Unfortunately, since in the last few years the fourth has fallen on a weekday and either my wife or I have to work the next day, we usually don't get to stay very late...and thus miss out on all the major firework displays in the area. There are some fireworks, but they're limited to sparklers, dog-frightening poppers, and the occasional bottle rocket which my sister's husband sets off starting around 4ish...when it's completely and utterly pointless, as the sunlight renders the explosion totally invisible.
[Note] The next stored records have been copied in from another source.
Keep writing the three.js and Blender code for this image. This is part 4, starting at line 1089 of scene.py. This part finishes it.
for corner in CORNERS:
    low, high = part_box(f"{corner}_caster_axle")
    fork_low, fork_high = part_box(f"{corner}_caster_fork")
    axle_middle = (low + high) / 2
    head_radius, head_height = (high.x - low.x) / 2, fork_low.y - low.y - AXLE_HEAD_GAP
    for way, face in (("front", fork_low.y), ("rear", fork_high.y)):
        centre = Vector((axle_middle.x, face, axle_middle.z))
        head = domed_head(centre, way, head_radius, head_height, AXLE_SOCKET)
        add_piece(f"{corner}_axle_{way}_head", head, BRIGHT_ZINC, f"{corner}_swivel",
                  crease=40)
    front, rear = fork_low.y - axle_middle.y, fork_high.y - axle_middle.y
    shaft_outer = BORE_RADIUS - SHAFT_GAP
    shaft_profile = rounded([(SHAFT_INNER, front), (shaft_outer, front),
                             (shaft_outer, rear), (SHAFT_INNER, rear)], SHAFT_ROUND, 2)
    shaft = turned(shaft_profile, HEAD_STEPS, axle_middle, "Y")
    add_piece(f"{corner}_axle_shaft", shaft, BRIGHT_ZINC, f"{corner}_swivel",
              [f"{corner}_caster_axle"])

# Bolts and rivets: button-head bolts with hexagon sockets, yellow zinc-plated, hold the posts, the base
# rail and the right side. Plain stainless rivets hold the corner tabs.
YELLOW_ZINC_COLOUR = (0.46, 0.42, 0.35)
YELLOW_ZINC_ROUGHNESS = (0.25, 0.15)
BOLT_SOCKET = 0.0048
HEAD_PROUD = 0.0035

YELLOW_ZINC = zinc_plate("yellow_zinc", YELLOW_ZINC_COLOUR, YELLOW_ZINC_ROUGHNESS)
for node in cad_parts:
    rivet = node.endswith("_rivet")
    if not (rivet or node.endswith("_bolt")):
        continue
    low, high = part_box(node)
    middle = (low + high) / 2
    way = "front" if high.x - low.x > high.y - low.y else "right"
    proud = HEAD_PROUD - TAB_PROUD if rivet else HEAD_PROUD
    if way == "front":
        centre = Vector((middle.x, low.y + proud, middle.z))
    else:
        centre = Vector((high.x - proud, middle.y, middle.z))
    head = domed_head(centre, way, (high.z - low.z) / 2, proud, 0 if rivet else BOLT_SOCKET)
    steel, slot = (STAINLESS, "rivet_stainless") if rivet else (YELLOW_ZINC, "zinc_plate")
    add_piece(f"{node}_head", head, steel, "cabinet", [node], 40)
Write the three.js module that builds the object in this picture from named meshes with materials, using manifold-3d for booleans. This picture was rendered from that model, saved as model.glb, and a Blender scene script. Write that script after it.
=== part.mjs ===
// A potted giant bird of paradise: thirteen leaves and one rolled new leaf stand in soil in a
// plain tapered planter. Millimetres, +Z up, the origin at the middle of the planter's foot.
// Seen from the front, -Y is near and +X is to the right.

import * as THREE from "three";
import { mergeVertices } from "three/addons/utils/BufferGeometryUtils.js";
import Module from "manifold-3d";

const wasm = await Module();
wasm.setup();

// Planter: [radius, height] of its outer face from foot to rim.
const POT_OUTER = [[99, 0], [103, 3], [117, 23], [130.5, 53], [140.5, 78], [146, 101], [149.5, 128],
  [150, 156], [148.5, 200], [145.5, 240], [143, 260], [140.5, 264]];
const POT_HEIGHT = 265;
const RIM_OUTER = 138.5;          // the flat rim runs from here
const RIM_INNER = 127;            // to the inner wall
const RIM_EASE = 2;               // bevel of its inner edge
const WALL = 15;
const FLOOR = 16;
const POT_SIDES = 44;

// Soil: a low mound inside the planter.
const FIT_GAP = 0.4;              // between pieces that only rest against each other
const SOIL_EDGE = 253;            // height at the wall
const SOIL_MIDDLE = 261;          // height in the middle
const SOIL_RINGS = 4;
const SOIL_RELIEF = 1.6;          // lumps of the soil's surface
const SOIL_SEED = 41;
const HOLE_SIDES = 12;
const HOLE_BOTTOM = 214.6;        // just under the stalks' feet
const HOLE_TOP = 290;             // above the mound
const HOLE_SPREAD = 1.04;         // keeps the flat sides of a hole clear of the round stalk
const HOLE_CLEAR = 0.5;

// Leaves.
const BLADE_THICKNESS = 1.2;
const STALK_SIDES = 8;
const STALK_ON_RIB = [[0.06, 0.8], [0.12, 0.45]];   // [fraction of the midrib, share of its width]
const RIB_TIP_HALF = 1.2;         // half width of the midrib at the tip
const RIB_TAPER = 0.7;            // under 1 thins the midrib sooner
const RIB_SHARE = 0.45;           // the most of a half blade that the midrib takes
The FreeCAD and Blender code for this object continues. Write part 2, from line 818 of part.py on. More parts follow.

You have to, however, admire the determination, and I have to admit to holding onto a lit roman candle or two in the midday sun myself.

So the wonderful wive and I usually end up driving home just as it finally turns dark...but that's okay, because we get to see most every firework display between Dexter and Ann Arbor. The sober wife drives, while I, the drunken husband, hold her hand...and we "oooh" and "ahhh" at the distant explosions that occasionally peak over the treetops, even though, to us, they're only the size of a penny.

This year, our timing was perfect...we got to see the entire Bowling Green firework display. We picked it up when the explosions were more or less specks, and we kept it in sight as we breezed down I-75. As we got closer to town and got closer to the fireworks, the pace of the show quickened. When we drove past the BGSU football stadium, where they were shooting them off, the performance started to peak. We pulled into the BG main road right as the fireworks climaxed, and we could see the explosions the clearest right as the finale ran its course...and we were driving close enough to feel the "booms."

Of course, through the clouds of gunpowder smoke rolling in on Wooster, we could see people in lawn chair in the front of the Big Boy, the various gas stations, and the fast food places. They all had great seats too, but while they had to fight traffic, we were already almost home.

I found it all much more romantic than probably would've a normal person.